- [Work to complete]:
Exactly as given, write out the lines from the one containing "Recreate this object" through the end of the listing, with both ends included and nothing else.

[start]

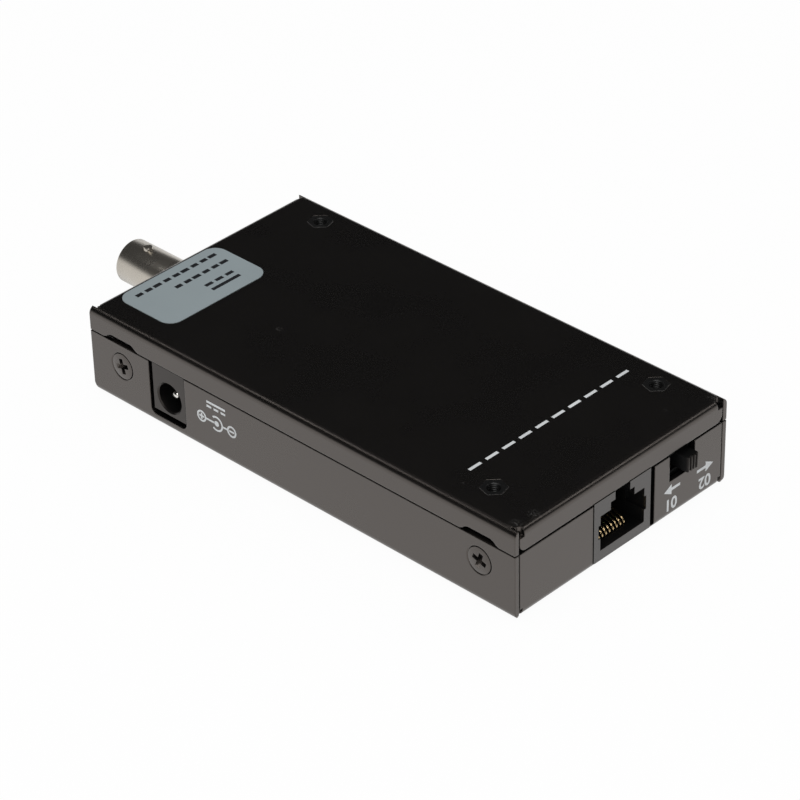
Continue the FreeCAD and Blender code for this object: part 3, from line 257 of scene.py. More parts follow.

# Shared effect: a patch around one point of the surface, ragged at its edge: rubbed paint, and at the tray's
# near corner partly a painted highlight
rubbed_and_highlight_patch, given, result = new_group(
    "rubbed_and_highlight_patch", {"Place": "Vector", "Reach": "Float"}, {"Mask": "Float"}
)
place = add_node(rubbed_and_highlight_patch, "ShaderNodeTexCoord").outputs["Object"]
away = add_node(
    rubbed_and_highlight_patch, "ShaderNodeVectorMath", {0: place, 1: given.outputs["Place"]}, operation="DISTANCE"
)
near = add_node(
    rubbed_and_highlight_patch, "ShaderNodeMapRange",
    {0: away.outputs["Value"], 1: given.outputs["Reach"], 2: 0.0, 3: 0.0, 4: 1.0},
)
flakes = add_node(
    rubbed_and_highlight_patch, "ShaderNodeTexNoise", {"Vector": place, "Scale": 2400.0, "Detail": 5.0, "Roughness": 0.7}
)
ragged = add_node(
    rubbed_and_highlight_patch, "ShaderNodeMapRange", {0: flakes.outputs[0], 1: 0.5, 2: 0.62, 3: 0.0, 4: 1.0}
)
mask = add_node(
    rubbed_and_highlight_patch, "ShaderNodeMath", {0: near.outputs[0], 1: ragged.outputs[0]}, operation="MULTIPLY"
)
link(rubbed_and_highlight_patch, mask.outputs[0], result, "Mask")


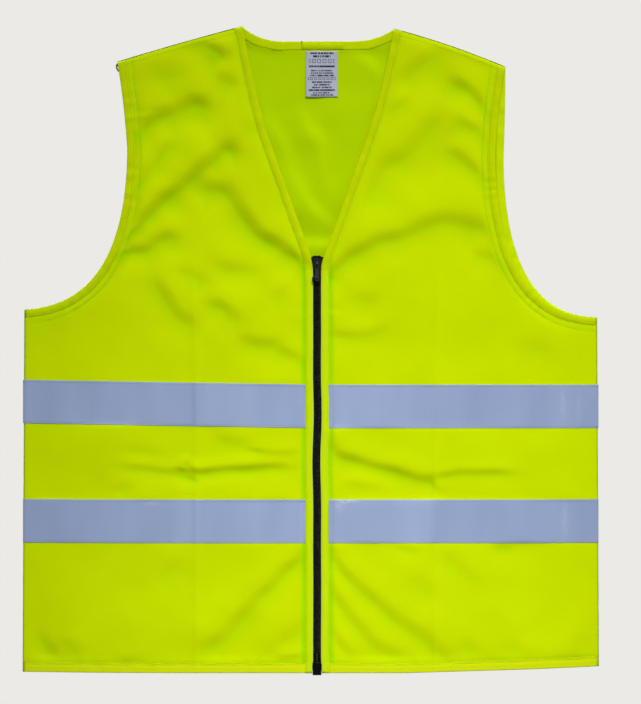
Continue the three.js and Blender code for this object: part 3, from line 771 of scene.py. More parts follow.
def cloth_sheet(name, face, x, z, thickness=CLOTH_THICKNESS, lift=0.0, inner_shade=0.0):
    """A sheet of cloth over a grid of places, with its thickness and its cut edges. inner_shade is painted
    shade on its inner side.
    """
    outer = face.point(x, z, np.full(x.shape, lift)).reshape(-1, 3)
    inner = face.point(x, z, np.full(x.shape, lift - thickness)).reshape(-1, 3)
    uvs = np.stack([x.ravel(), z.ravel()], axis=1)
    hollow = face.sample(face.hollow, x, z).ravel()
    shade = np.concatenate([hollow, np.full(x.size, inner_shade)])
    faces = two_sided(*x.shape, face.outward > 0)
    return make_object(name, np.concatenate([outer, inner]), faces, np.concatenate([uvs, uvs]), shade)


def side_vectors(path, side):
    """Unit vectors across a path, towards its left for side 1 and its right for side -1."""
    tangent = unit(np.gradient(path, axis=0))
    return np.stack([-tangent[:, 1], tangent[:, 0]], axis=1) * side


# How far a strip dives where it runs under another one, and where it stops, in front of the zip tape.
SINK_DEPTH = 1.1
ABOVE_TAPE = -1.42
THICKNESS_WOBBLE = 2.5


def strip(name, face, path, side, profile, step=3.0, wobble=0.0, seed=1, sink=(0.0, 0.0)):
    """A sewn strip that follows the cloth. profile is a loop of (distance in from the path, lift).

    sink is how much of the start and end of the strip, in mm, dives under the strip it runs into.
    """
    path = resampled(path, step)
    across = side_vectors(path, side)
    along = lengths_along(path)
    widen, thicken = line_noise(seed, 34), line_noise(seed + 1, 21)
    profile = np.array(profile, float)
    widest = profile[:, 0].max()
    w = profile[None, :, 0] * (1 + wobble * widen(along)[:, None] * (profile[None, :, 0] / widest))
    lift = profile[None, :, 1] * (1 + THICKNESS_WOBBLE * wobble * thicken(along)[:, None])
    if any(sink):
        lift = np.maximum(lift - SINK_DEPTH * sunk(along, *sink)[:, None], ABOVE_TAPE)
    place = path[:, None, :] + across[:, None, :] * w[:, :, None]
    points = face.point(place[..., 0], place[..., 1], lift)
    uvs = tube_uvs(along, profile[:, 0])
    return make_object(name, points.reshape(-1, 3), tube_faces(*w.shape, turned=True), uvs)


def tube_uvs(along, round_it):
    """For each point of a tube, how far along it and how far round it that is."""
    return np.stack(np.meshgrid(along, round_it, indexing="ij"), axis=-1).reshape(-1, 2)


def sunk(along, start, end):
    """1 at an end of a strip that dives, 0 along the rest of it."""
    total = np.zeros(along.shape)
    if start:
        total += 1 - smoothstep(along / start)
    if end:
        total += 1 - smoothstep((along[-1] - along) / end)
    return total


# A stitch is a small spindle of rings: (place along it, radius), as shares of its length and its radius.
SPINDLE_RINGS = [(-0.5, 0.15), (-0.38, 0.75), (0.0, 1.0), (0.38, 0.75), (0.5, 0.15)]
SPINDLE_SIDES = 6
STITCH_PITCH = 2.9
STITCH_LENGTH = 2.3
STITCH_JITTER = 0.09
STITCH_FLATNESS = 0.8


def stitches(name, face, path, lift, radius=0.26, seed=5):
    """A run of thread stitches lying on the cloth along a path."""
    path = resampled(path, STITCH_PITCH)
    start, end = path[:-1], path[1:]
    centre = (start + end) / 2
    jitter = np.random.default_rng(seed).normal(0, STITCH_JITTER, centre.shape)
    a = face.point(*(start + jitter).T, np.full(len(start), lift))
    b = face.point(*(end + jitter).T, np.full(len(start), lift))
    tangent = unit(b - a)
    normal = face.normal(*centre.T)
    across = unit(np.cross(tangent, normal))
    points = []
    for share, size in SPINDLE_RINGS:
        spine = (a + b) / 2 + tangent * STITCH_LENGTH * share - normal * (1 - size) * radius
        for angle in circle(SPINDLE_SIDES):
            round_it = across * math.cos(angle) + STITCH_FLATNESS * normal * math.sin(angle)
            points.append(spine + radius * size * round_it)
    points = np.stack(points, axis=1)
    count, size = points.shape[:2]
    one = tube_faces(len(SPINDLE_RINGS), SPINDLE_SIDES)
    faces = repeated(one[:-2], count, size) + repeated(one[-2:], count, size)
    return make_object(name, points.reshape(-1, 3), faces, tidy=False)


# ---- Materials -----------------------------------------------------------------------------------


# The wave texture's scale that gives one wave for each unit of length.
WAVE_SCALE = 0.31416


class Shader:
    """Builds one Principled material, with short calls for the nodes behind it."""

    def __init__(self, name, roughness, **constants):
        self.material = bpy.data.materials.new(name)
        self.material.use_nodes = True
        self.nodes = self.material.node_tree.nodes
        self.links = self.material.node_tree.links
        self.main = self.nodes["Principled BSDF"]
        self.main.inputs["Roughness"].default_value = roughness
        for socket, value in constants.items():
            self.main.inputs[socket.replace("_", " ")].default_value = value

    def add(self, kind, inputs=(), **settings):
        node = self.nodes.new(kind)
        for key, value in settings.items():
            setattr(node, key, value)
        for socket, value in dict(inputs).items():
            self.feed(node.inputs[socket], value)
        return node

    def feed(self, socket, value):
        if isinstance(value, bpy.types.NodeSocket):
            self.links.new(value, socket)
        else:
            socket.default_value = value

    def mapped(self, places, scale):
        return self.add("ShaderNodeMapping", {"Vector": places, "Scale": scale}).outputs[0]

    def uv(self, scale_u=1000.0, scale_v=1000.0):
        """Places on the cloth, in mm unless scaled otherwise."""
        return self.mapped(self.add("ShaderNodeUVMap", uv_map="cloth").outputs["UV"], (scale_u, scale_v, 1.0))

    def object_places(self):
        """Places in the object's own space, in mm."""
        return self.mapped(self.add("ShaderNodeTexCoord").outputs["Object"], (1000.0,) * 3)

    def noise(self, vector, size, detail=2.0, roughness=0.5):
        return self.add(
            "ShaderNodeTexNoise",
            {"Vector": vector, "Scale": 1.0 / size, "Detail": detail, "Roughness": roughness},
        ).outputs["Fac"]

    def wave(self, vector, pitch, direction="X", distortion=0.0):
        return self.add(
            "ShaderNodeTexWave",
            {"Vector": vector, "Scale": WAVE_SCALE / pitch, "Distortion": distortion, "Detail": 1.0},
            bands_direction=direction,
        ).outputs["Fac"]

    def maths(self, operation, a, b=0.0):
        return self.add("ShaderNodeMath", {0: a, 1: b}, operation=operation).outputs[0]

    def times(self, a, b):
        return self.maths("MULTIPLY", a, b)

    def plus(self, a, b):
        return self.maths("ADD", a, b)

    def minus(self, a, b):
        return self.maths("SUBTRACT", a, b)

    def spread(self, value, low=0.3, high=0.7, to_low=0.0, to_high=1.0):
        return self.add(
            "ShaderNodeMapRange",
            {"Value": value, "From Min": low, "From Max": high, "To Min": to_low, "To Max": to_high},
        ).outputs[0]

    def blend_colours(self, factor, a, b):
        node = self.add("ShaderNodeMix", data_type="RGBA")
        self.feed(node.inputs["Factor"], factor)
        for socket, colour in ((6, a), (7, b)):
            made = isinstance(colour, bpy.types.NodeSocket)
            self.feed(node.inputs[socket], colour if made else (*colour, 1.0))
        return node.outputs[2]

    def bump(self, height, distance, strength):
        return self.add(
            "ShaderNodeBump", {"Height": height, "Distance": distance * MM, "Strength": strength}
        ).outputs[0]

    def finish(self, colour, normal=None, roughness=None):
        self.feed(self.main.inputs["Base Color"], colour)
        if normal is not None:
            self.feed(self.main.inputs["Normal"], normal)
        if roughness is not None:
            self.feed(self.main.inputs["Roughness"], roughness)
        return self.material


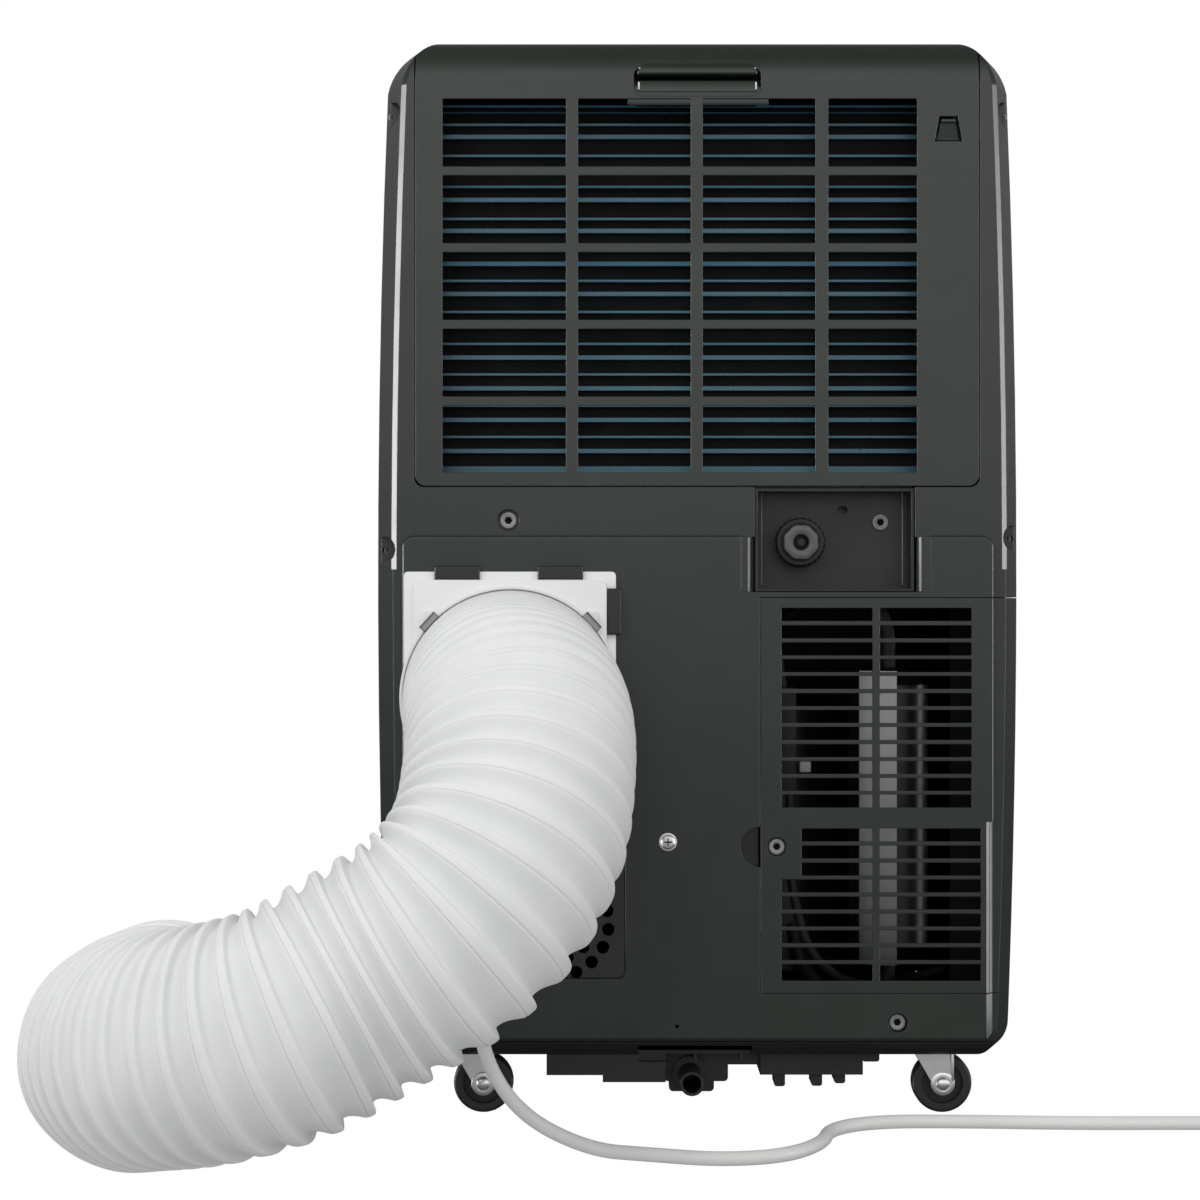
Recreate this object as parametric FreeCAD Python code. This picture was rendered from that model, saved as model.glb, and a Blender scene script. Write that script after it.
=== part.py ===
import FreeCAD, Part
import os, math
from FreeCAD import Vector as V

# Portable air conditioner, a floor-standing cabinet on four swivel casters.
# Millimetres. +Z up. The rear of the cabinet (filter, exhaust port) faces +Y, the front faces -Y.
# Origin: on the floor, under the middle of the cabinet.

# ---- driving dimensions ----
TOP_Z = 752.0          # highest point of the cabinet
BASE_Z = 44.6          # underside of the base pan
PAN_TOP = 56.0         # joint between base pan and shells
W_MID, W_TOP, W_BOT = 225.5, 218.5, 219.5   # half widths of the barrel-shaped sides
FRONT_Y, BACK_Y = -200.0, 165.0             # front face, upper rear face
PAD_Y = 170.0          # raised lower rear panel
WALL = 3.0
SEAM_Y = 40.0          # side seam between the two shells
GAP = 0.5
FLT = (-193.5, 196.5, 441.0)   # filter cover: low x, high x, bottom z
PORT_X, PORT_Z, PORT_R = 130.0, 295.0, 66.0  # exhaust port
DUCT_R, DUCT_WALL = 73.5, 3.5                # 150 mm flexible exhaust duct
CORD_D = 9.4
WHEEL_R, WHEEL_W = 21.0, 16.0
CASTERS = {"rear_left": (162.0, 118.0), "rear_right": (-162.0, 118.0),
           "front_left": (162.0, -148.0), "front_right": (-162.0, -148.0)}
TRAIL = 11.0           # caster trail, wheel axle towards -X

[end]

- [Worked answer]:
Recreate this object as parametric FreeCAD Python code. This picture was rendered from that model, saved as model.glb, and a Blender scene script. Write that script after it.
=== part.py ===
import FreeCAD, Part
import os, math
from FreeCAD import Vector as V

# Portable air conditioner, a floor-standing cabinet on four swivel casters.
# Millimetres. +Z up. The rear of the cabinet (filter, exhaust port) faces +Y, the front faces -Y.
# Origin: on the floor, under the middle of the cabinet.

# ---- driving dimensions ----
TOP_Z = 752.0          # highest point of the cabinet
BASE_Z = 44.6          # underside of the base pan
PAN_TOP = 56.0         # joint between base pan and shells
W_MID, W_TOP, W_BOT = 225.5, 218.5, 219.5   # half widths of the barrel-shaped sides
FRONT_Y, BACK_Y = -200.0, 165.0             # front face, upper rear face
PAD_Y = 170.0          # raised lower rear panel
WALL = 3.0
SEAM_Y = 40.0          # side seam between the two shells
GAP = 0.5
FLT = (-193.5, 196.5, 441.0)   # filter cover: low x, high x, bottom z
PORT_X, PORT_Z, PORT_R = 130.0, 295.0, 66.0  # exhaust port
DUCT_R, DUCT_WALL = 73.5, 3.5                # 150 mm flexible exhaust duct
CORD_D = 9.4
WHEEL_R, WHEEL_W = 21.0, 16.0
CASTERS = {"rear_left": (162.0, 118.0), "rear_right": (-162.0, 118.0),
           "front_left": (162.0, -148.0), "front_right": (-162.0, -148.0)}
TRAIL = 11.0           # caster trail, wheel axle towards -X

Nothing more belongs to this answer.